The Decent Work Country Program is a vehicle to ensure opportunities for men and women to obtain work in an environment of freedom, equality, security and human dignity while contributing to poverty alleviation and the overall development in the country.

The DWCP aims to support the existing policy framework, while integrating new ideas to help the workforce. By combining national development plans with new priorities, DWCP can address the challenges of enhancing governance and the legislative environment, improve the national capacity for increasing effectiveness, and extend coverage of social protection to Yemeni workers. Besides this, the DWCP will improve the government's capacity to generate new employment opportunities.

The DWCP defines priorities based on an analysis of pre-existing labor issues and identifies goals to be achieved and strategies for implementation during the period 2008 through 2010. The DWCP was drafted in close coordination with tripartite social partners, namely the Ministry of Social Affairs and Labor, the General Federation of Workers Trade Unions and The Federation of Yemeni Chambers of Commerce and Industry. It reflects constituent priorities articulated during the DWCP drafting process, which involve extensive consultations with social partners. Social dialogue and active participation are central to the design, implementation and monitoring of the DWCP.

Yemen and the DWCP

While Yemen has ratified 29 different ILO conventions, in practice the national labor practices rarely conform to international standards. In 2007, the United Nations Development Program's (UNDP) ranked Yemen 153 out of 177 countries, identifying it as a problem country on the Human Development Index.

Yemen confronts serious challenges to human development, including a high poverty rate, estimated to be around 42 percent today, and the insufficient creation of jobs which has led to increasing unemployment in the country. In order to decrease unemployment, 188,000 new jobs must be created annually.
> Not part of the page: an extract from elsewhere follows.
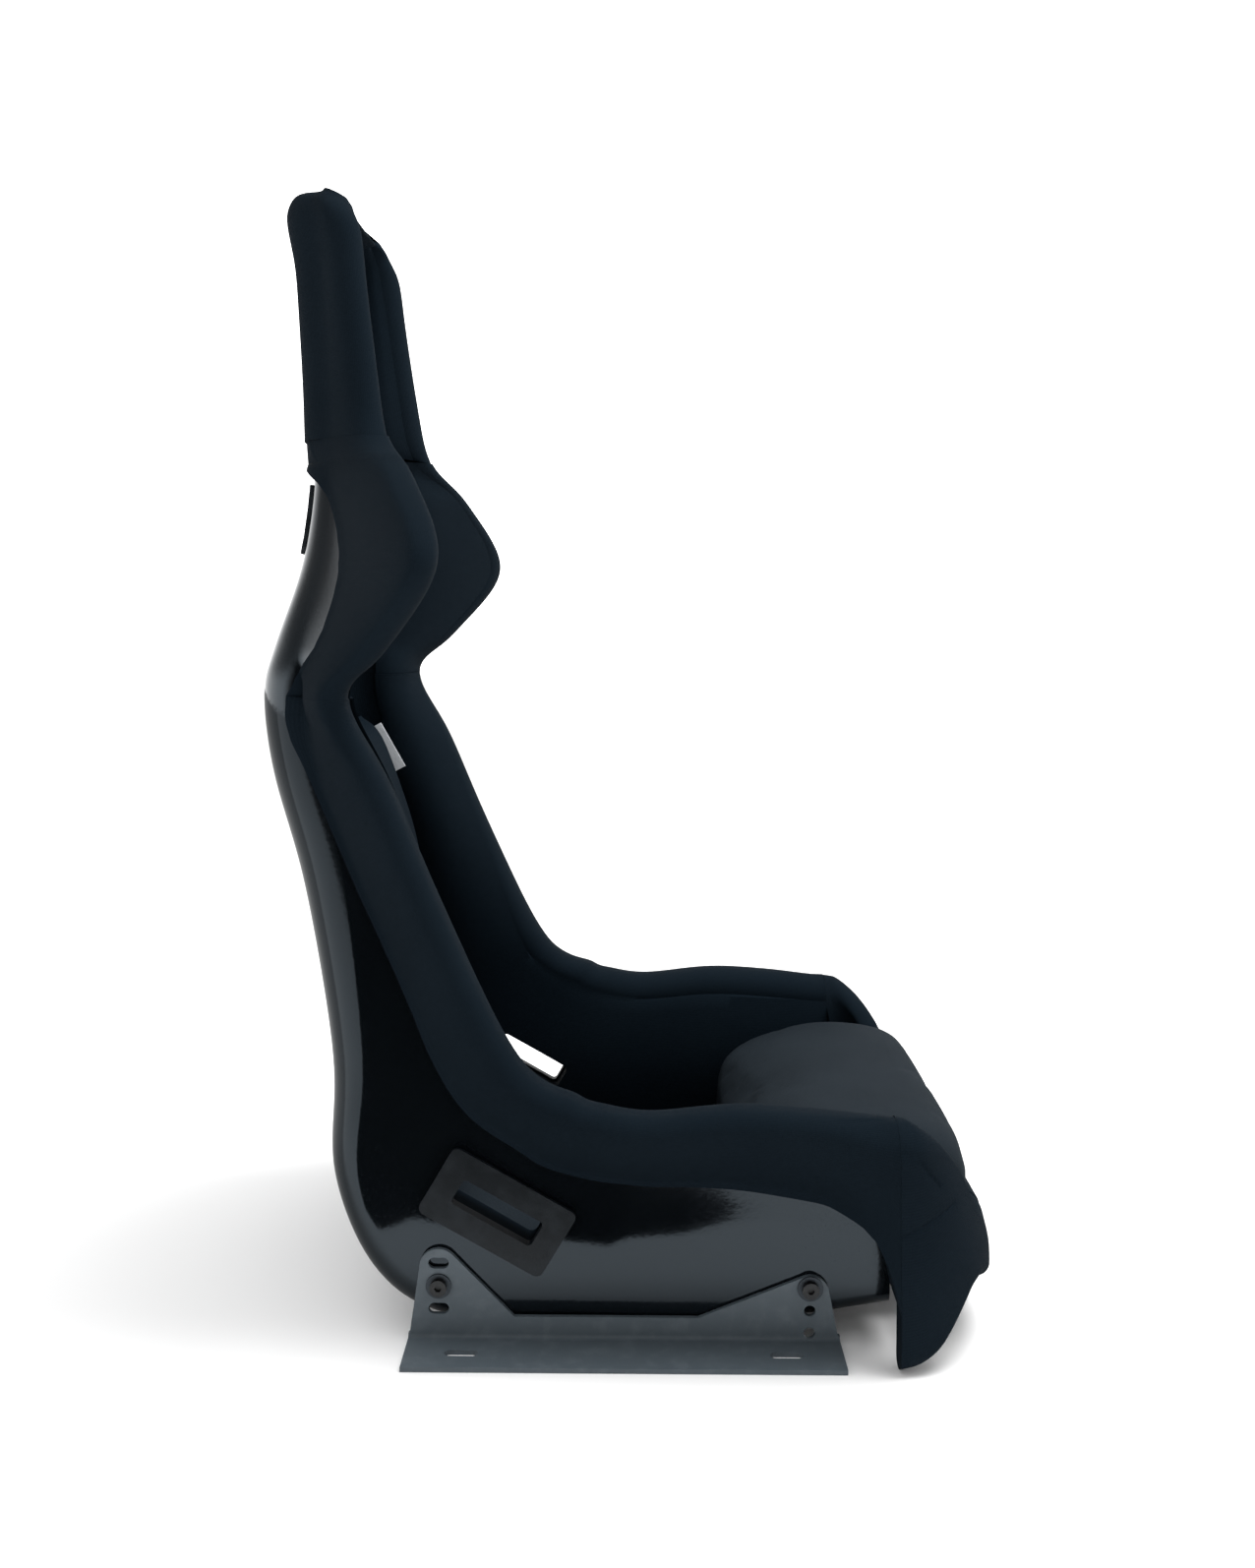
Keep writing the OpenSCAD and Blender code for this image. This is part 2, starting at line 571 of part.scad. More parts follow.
// Lines of the cushion seen from the side, from its rear foot to its front edge
thigh_upper = [[thigh_rear, front_floor[0][1] + cushion_low + 8], [thigh_rear - 2, thigh_top - 67],
  [thigh_rear + 5, thigh_top - 38], [thigh_rear + 34, thigh_top - 17], [thigh_rear + 90, thigh_top],
  [nose_x - 62, thigh_top], [nose_x - 26, thigh_top - 11], [nose_x - 13, nose_top + 12]];
thigh_lower = concat([[thigh_rear + 4, front_floor[0][1] + cushion_low]],
  [for (i = [1:3]) [front_floor[i][0] - (i == 3 ? 1 : 0), front_floor[i][1] + cushion_low]],
  [for (x = [pan_front - 0.6, pan_front + 30, nose_x - 40, nose_x - 18]) [x, nose_top + seat_gap]]);
thigh_mid = [thigh_rear + 100, thigh_top - 60];
thigh_steps = [1, 0.96, 0.86, 0.6, 0.3, 0, -0.3, -0.6, -0.86, -0.96, -1];
function drawn(t) = 1 - 0.05 * pow(abs(t), 8) - 0.03 * pow(t, 4);
module thigh_cushion() {
  color(charcoal) loft(
    [for (t = thigh_steps) [for (p = thigh_lower) [p[0], t * thigh_half, p[1]]]],
    [for (t = thigh_steps) [for (p = thigh_upper) let (q = thigh_mid + (p - thigh_mid) * drawn(t))
      [q[0], t * thigh_half, q[1]]]]);
}
module thigh_strips() {
  color(knit) for (side = [-1, 1]) on_side(side) loft(
    [for (s = [front_floor[1], front_floor[2]]) [for (y = [50, 90]) place(s, [y, seat_gap])]],
    [for (s = [front_floor[1], front_floor[2]]) [for (y = [50, 90]) place(s, [y, cushion_low])]]);
}

// Front face of the seat and its half width, both at a height
nose_line = [[nose_low - 4, 10], [nose_low, 3], [50, 0], [72, 1], [nose_top, 12], [140, 25], [165, 37], [186, 50]];
flare_line = [[0, 2], [15, 0], [60, 6], [100, 13], [140, 19], [165, 23], [186, 32]];
function front_x(z) = nose_x - lookup(z, nose_line);
function side_y(z) = lobe_half - lookup(z, flare_line);
function arch(y) = nose_low + nose_arch * pow(cos(90 * min(1, abs(y) / nose_half)), 2);
nose_steps = [for (i = [-4:4]) i / 4 * nose_half];
module nose_cover() {
  color(knit) loft(
    [for (y = nose_steps) [for (p = [[nose_x - 14, arch(y)], [nose_x - 22, arch(y) + 8],
        [nose_x - 34, arch(y) + 20], [pan_front + 20, arch(y) + 10], [front_gap, arch(y) - 6], [front_gap, nose_top]])
      [p[0], y, p[1]]]],
    [for (y = nose_steps) [for (f = [0, 0.12, 0.35, 0.65, 0.88, 1]) let (z = mix(arch(y), nose_top, f))
      [front_x(z) - (f == 1 ? 4 : f == 0 ? 4 : 0), y, z]]]);
}

// A lobe wraps each front corner of the seat and hangs below the pan
lobe_steps = [0, 12, 24, 34, 46, 57, 67, 78, 90];
lobe_round = 4;
function lobe_low(a) = lookup(a, [[0, nose_low], [24, nose_low + 15], [34, nose_low + 22], [46, nose_low + 18],
  [57, nose_low + 1], [67, nose_low - 17], [78, lobe_z + 4.5], [90, lobe_z]]);
function lobe_top(a) = lookup(a, [[0, nose_top], [24, nose_top], [34, 155], [46, 178], [57, 188], [67, 192], [90, 193]]);
function lobe_deep(a, z) = mix(nose_pad, lobe_deep, ease((a - 30) / 60) * ease((z - nose_top + 20) / 40));
function lobe_point(a, z, share) =
  let (deep = share * lobe_deep(a, z))
  [front_gap + max(0, front_x(z) - front_gap - deep) * cos(a),
    nose_half + seat_gap + (side_y(z) - nose_half - seat_gap - deep) * sin(a), z];
// One side of a lobe's section from its tip to its crest, both rounded
function lobe_line(a, side) =
  let (low = lobe_low(a), top = lobe_top(a), r1 = nose_pad / 2, r2 = lobe_deep(a, top) / 2)
  concat(
    [for (i = [0:lobe_round - 1]) let (q = 90 * i / lobe_round)
      lobe_point(a, low + r1 * (1 - cos(q)), 0.5 + side * (0.06 + 0.44 * sin(q)))],
    [for (f = [0, 0.5, 1]) lobe_point(a, mix(low + r1, top - r2, f), 0.5 + side * 0.5)],
    [for (i = [1:lobe_round]) let (q = 90 * i / lobe_round)
      lobe_point(a, top - r2 * (1 - sin(q)), 0.5 + side * (0.06 + 0.44 * cos(q)))]);
module lobe() {
  color(knit) loft(
    [for (a = lobe_steps) lobe_line(a, 1)],
    [for (a = lobe_steps) lobe_line(a, -1)]);
}

// Small sewn tag at the upper left edge of the lumbar cushion, left plain
module blank_tag() {
  s = section(lumbar_from + 0.45);
  y = floor_end(s) - lumbar_inset + 1;
  color([0.75, 0.76, 0.78]) translate(place(s, floor_at(s, y) + [0, lumbar_low + lumbar_t * 0.5]))
    rotate([0, -28, 0]) rotate([6, 0, 0]) translate([-6, 0, -24]) cube([12, 1, 48]);
}

shell();
mount_inserts();
bracket();  // bracket_left
on_side(-1) bracket();  // bracket_right
mount_washers();
mount_bolts();
shoulder_bezel();  // shoulder_bezel_left
on_side(-1) shoulder_bezel();  // shoulder_bezel_right
lap_bezel();  // lap_bezel_left
on_side(-1) lap_bezel();  // lap_bezel_right
crotch_bezel();
head_cover();
head_cushion();
wing_cover();  // wing_pad_left
on_side(-1) wing_cover();  // wing_pad_right
side_bolster();  // side_bolster_left
on_side(-1) side_bolster();  // side_bolster_right
lobe();  // lobe_left
on_side(-1) lobe();  // lobe_right
nose_cover();
back_pad();
pan_pad();
lumbar_cushion();
lumbar_strips();
thigh_cushion();
thigh_strips();
blank_tag();
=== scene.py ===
"""A fixed-back racing seat dressed for the studio: gloss shell, knit covers, loose cushions."""
import math

import bmesh
import bpy
import numpy as np
from mathutils import Matrix, Vector


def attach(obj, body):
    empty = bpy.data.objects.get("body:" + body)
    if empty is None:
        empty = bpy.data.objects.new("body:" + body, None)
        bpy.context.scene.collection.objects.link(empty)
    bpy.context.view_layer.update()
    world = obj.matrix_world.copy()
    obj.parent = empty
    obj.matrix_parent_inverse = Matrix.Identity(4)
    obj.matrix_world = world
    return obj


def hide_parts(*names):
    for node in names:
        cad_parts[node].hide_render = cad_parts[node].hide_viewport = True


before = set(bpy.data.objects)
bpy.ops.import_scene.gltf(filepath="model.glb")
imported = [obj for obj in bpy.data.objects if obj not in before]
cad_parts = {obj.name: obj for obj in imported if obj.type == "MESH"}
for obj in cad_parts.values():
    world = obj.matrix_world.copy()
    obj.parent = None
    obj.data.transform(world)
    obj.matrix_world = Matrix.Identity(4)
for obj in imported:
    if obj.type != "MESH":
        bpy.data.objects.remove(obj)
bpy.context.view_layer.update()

# ---- Camera ----
# A normal lens on a stand 1.35 m to the seat's right, at the height of the lumbar cushion,
# tipped down a little so that it looks past the near bolster into the seat.
scene = bpy.context.scene
lens = bpy.data.cameras.new("studio_camera")
lens.lens = 35.333
lens.clip_start = 0.05
camera = bpy.data.objects.new("studio_camera", lens)
scene.collection.objects.link(camera)
pitch, roll = 0.1264, 0.0075
ahead = Vector((0, math.cos(pitch), -math.sin(pitch)))
level = Vector((1, 0, 0))
upright = level.cross(ahead)
right = level * math.cos(roll) + upright * math.sin(roll)
up = upright * math.cos(roll) - level * math.sin(roll)
camera.matrix_world = Matrix((right, up, -ahead)).transposed().to_4x4()
camera.location = (-0.0006, -1.35, 0.5868)
scene.camera = camera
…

The predominance of temporary, unregulated, informal employment, mainly in agriculture, undermines social protection and safety in the workplace. Child labor remains widespread, particularly in its worst forms.
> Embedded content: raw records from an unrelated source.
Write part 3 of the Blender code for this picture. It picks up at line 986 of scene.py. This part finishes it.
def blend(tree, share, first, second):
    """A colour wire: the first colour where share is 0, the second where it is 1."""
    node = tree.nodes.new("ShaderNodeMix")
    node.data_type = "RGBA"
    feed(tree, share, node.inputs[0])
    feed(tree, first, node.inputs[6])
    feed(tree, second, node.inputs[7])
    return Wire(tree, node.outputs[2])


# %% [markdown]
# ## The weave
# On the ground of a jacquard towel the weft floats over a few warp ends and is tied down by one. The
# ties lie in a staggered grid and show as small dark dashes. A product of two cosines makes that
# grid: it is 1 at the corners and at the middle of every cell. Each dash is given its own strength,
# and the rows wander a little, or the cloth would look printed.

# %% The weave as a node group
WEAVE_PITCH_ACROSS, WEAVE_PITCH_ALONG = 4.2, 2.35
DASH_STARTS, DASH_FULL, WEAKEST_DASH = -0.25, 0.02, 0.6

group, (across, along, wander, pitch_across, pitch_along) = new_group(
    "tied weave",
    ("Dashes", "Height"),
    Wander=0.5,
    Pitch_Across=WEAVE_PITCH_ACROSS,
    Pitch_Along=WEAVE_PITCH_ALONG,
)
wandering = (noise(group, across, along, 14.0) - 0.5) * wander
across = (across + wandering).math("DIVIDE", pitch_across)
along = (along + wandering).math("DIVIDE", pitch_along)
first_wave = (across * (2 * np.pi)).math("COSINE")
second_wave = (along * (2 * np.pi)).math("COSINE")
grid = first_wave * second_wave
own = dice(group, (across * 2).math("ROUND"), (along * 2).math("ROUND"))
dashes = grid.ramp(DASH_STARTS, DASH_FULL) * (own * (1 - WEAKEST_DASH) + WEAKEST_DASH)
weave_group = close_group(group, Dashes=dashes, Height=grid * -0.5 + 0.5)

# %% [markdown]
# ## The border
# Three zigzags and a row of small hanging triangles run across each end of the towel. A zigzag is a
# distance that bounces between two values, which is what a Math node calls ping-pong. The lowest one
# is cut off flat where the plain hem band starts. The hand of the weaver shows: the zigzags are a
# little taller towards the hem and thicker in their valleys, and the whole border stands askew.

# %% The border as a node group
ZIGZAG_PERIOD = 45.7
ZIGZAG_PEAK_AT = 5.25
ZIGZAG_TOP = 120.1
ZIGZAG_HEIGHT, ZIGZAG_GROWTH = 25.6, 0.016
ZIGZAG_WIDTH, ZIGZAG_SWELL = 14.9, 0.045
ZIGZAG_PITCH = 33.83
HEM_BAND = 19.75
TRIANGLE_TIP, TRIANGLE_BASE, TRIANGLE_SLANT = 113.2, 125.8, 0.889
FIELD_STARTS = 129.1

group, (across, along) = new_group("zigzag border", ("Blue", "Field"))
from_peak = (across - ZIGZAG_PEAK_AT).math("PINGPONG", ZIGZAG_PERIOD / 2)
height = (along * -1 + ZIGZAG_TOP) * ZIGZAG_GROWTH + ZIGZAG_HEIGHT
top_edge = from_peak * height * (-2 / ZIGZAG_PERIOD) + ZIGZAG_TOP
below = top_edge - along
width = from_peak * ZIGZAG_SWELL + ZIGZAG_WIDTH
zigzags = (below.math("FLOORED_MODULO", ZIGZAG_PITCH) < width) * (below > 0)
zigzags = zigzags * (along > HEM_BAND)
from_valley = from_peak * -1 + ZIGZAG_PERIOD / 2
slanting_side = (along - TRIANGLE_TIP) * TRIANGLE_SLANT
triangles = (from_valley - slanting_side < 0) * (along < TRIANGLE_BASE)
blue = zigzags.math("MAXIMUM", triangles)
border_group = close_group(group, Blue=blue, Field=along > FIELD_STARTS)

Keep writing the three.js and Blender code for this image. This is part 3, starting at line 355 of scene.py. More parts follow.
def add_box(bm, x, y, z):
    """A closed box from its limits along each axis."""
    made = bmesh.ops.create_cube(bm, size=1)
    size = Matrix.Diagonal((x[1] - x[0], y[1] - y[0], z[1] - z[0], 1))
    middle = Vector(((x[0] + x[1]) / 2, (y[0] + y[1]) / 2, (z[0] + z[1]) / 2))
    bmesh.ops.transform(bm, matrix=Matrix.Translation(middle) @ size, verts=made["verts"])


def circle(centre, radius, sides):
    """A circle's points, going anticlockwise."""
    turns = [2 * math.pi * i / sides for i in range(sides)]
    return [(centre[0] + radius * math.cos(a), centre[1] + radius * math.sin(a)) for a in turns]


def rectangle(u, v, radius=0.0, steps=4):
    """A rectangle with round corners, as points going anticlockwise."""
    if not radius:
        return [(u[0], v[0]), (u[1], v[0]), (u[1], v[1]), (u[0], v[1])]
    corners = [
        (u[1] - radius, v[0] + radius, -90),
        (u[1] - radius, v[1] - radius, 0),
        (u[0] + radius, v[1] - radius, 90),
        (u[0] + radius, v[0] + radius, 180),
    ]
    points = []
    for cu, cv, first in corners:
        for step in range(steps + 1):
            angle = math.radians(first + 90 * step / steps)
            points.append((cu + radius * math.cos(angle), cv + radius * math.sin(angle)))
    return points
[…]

Broad gender disparities – women account for only 21.8 percent of the labor force – and rampant gender discrimination in the workplace contribute to the problem.

Weak labor administration and inspection capacities make the monitoring of labor conditions and enforcement of labor laws extremely difficult, and significant restrictions remain against employee rights of association, organization and collective bargaining (unionizing).
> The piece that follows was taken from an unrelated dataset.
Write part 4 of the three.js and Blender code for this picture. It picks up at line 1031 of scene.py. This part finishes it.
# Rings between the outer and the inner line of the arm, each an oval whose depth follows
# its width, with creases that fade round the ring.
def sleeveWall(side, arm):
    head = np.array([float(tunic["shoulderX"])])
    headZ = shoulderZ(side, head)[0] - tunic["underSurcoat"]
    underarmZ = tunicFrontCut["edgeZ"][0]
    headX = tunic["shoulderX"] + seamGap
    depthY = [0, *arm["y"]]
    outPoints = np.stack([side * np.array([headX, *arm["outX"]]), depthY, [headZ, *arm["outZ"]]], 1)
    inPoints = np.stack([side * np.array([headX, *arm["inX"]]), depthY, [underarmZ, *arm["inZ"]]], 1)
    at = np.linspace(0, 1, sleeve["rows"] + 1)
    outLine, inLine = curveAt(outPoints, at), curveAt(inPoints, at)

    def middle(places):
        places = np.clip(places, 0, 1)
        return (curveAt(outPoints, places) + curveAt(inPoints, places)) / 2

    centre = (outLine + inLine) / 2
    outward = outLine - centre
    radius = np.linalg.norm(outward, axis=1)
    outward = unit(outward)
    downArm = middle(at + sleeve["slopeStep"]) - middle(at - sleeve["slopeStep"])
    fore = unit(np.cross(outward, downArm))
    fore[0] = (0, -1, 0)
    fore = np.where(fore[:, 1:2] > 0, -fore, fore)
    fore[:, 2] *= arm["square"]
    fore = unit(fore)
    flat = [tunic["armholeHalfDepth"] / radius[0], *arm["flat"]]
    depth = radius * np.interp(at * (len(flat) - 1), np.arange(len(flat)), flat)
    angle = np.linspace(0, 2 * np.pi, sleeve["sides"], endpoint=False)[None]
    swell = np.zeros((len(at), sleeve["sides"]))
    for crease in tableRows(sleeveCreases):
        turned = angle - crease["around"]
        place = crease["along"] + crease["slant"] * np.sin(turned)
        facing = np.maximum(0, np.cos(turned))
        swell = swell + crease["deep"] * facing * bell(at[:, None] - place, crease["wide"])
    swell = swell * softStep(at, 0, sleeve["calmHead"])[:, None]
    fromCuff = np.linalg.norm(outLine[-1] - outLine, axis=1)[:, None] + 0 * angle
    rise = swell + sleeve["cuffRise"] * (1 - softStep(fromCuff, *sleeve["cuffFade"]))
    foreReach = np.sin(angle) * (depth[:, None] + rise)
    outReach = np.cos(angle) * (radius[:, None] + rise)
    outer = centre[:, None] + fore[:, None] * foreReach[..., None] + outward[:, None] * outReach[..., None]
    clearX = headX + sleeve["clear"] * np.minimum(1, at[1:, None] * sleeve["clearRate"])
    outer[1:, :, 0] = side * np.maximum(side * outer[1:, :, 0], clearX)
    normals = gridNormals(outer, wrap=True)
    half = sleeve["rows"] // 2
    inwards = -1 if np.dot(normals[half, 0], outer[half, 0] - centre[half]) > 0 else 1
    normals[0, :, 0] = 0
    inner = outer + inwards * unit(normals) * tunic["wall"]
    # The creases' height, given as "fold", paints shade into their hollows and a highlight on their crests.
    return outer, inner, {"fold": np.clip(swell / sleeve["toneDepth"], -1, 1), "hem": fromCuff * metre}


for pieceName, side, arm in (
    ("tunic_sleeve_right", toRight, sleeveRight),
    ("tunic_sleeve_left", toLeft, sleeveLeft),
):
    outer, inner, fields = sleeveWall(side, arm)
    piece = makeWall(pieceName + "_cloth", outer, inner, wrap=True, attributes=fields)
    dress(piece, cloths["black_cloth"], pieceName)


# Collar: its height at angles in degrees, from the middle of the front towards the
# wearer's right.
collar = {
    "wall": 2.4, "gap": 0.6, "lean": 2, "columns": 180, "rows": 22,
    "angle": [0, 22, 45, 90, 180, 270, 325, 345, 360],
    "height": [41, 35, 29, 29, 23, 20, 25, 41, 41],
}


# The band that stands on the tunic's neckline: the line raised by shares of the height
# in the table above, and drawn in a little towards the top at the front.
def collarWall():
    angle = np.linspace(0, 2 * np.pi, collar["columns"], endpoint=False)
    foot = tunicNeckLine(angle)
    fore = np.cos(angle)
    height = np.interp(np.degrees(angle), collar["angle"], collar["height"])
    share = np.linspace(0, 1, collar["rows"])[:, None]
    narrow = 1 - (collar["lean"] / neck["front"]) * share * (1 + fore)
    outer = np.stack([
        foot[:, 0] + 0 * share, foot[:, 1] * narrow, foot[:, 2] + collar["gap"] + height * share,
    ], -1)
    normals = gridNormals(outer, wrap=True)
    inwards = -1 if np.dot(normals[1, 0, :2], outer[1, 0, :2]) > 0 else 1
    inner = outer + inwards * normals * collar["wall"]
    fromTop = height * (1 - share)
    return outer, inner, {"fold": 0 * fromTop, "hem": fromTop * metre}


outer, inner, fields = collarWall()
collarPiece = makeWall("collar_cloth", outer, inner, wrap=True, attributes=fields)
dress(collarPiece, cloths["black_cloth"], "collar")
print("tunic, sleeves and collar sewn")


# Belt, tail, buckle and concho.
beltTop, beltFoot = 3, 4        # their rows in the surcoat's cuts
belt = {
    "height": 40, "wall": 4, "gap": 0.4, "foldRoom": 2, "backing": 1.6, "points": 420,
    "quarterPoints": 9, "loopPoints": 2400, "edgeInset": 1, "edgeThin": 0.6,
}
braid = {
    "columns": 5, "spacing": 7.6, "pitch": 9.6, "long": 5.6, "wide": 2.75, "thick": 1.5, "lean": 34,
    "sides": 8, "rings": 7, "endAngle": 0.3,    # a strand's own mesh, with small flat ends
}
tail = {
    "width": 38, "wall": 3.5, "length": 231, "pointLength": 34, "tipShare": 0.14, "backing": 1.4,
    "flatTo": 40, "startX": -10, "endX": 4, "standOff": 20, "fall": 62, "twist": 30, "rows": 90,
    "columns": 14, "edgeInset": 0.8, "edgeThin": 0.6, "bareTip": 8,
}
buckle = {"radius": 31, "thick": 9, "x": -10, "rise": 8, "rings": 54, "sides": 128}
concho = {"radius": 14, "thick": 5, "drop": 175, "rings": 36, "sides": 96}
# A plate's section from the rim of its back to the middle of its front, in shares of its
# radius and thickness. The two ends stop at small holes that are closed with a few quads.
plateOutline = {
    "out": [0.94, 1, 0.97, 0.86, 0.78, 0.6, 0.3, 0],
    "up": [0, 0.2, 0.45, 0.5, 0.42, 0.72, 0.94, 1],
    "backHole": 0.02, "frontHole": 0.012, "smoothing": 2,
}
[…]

The DWCP lays out three main issues of priority for intervention as the most urgent development issues currently facing Yemen.

The three priorities are improving governance and legislative environment for compliance with international labor standards, improving national capacities to increase effectiveness and extend coverage of social protection and the improvement of the government's capacity to generate new employment opportunities.

According to Nada Al-Nashef, the regional manager of ILO, women's issues have been integrated into the priorities of DWCP based on past cooperation and achievements by the organization towards promoting and developing women's employment.

With regards to child labor, Al-Nashef stated that the future plan will focus on integrating child issues into the DWCP through implementing international labor standards and promoting the abilities of labor inspectors. She added that they will integrate the national strategy of eradicating child labor in the frame of wider policies. A coordinated approach to institutional capacity-building will be promoted to enhance the capacities of the Ministry of Social Affairs and Labor, employer and worker organizations, and other stakeholders relevant to the achievement of Yemen's national development goals in labor, employment issues, and poverty reduction.

As the first DWCP for Yemen, this program will have an initial duration of three years.

To highlight the importance of decent work conditions for the goals of poverty reduction and sustainable development, a communications strategy will be developed to promote the DWCP in Yemen. Messages and products will be developed in Arabic to equip policymakers as well as affected ministries and civil society partners with the materials to promote decent work practices at the national and governorate levels.

To translate the priorities articulated in the DWCP into reality, an implementation plan will be developed and will constitute the primary tool for monitoring and reporting. The implementation plan will define the necessary activities, timelines, resources needed, and indicators of completion and will be updated regularly. A tripartite committee will be established to monitor the DWCP, with a national team appointed by Ministry of Social Affairs and Labor to ensure the coordination of activities with ILO.

A result-based monitoring system will be established, specifying indicators, targets and data collection methodology, in order to measure progress and recognize success. All indicators will be sex-disaggregated. A biennial country program review will be undertaken and there will be annual self-evaluations, as well as independent evaluations to ensure that lessons learned during the assessment and evaluation process are used to self-correct and adjust the implementation plan where necessary.

The ILO also celebrated the launch of the National Employment Strategy last week, which focused on achieving economic development, creating active policies for the labor market and increasing social protection.

The strategy includes the youth program, “Know about Business,” which encourages youth to go to training and vocational institutes while providing the necessary knowledge for implementing small business projects.

Al-Nashef explained that the ILO and its partners are trying to strengthen the coverage of social protection to include as many laborers and their families as possible through two ways.

The first strategy is to provide support for the government to promote the social insurance programs.

The second way is to widen the coverage of social protection for laborers in Yemen's irregular economy.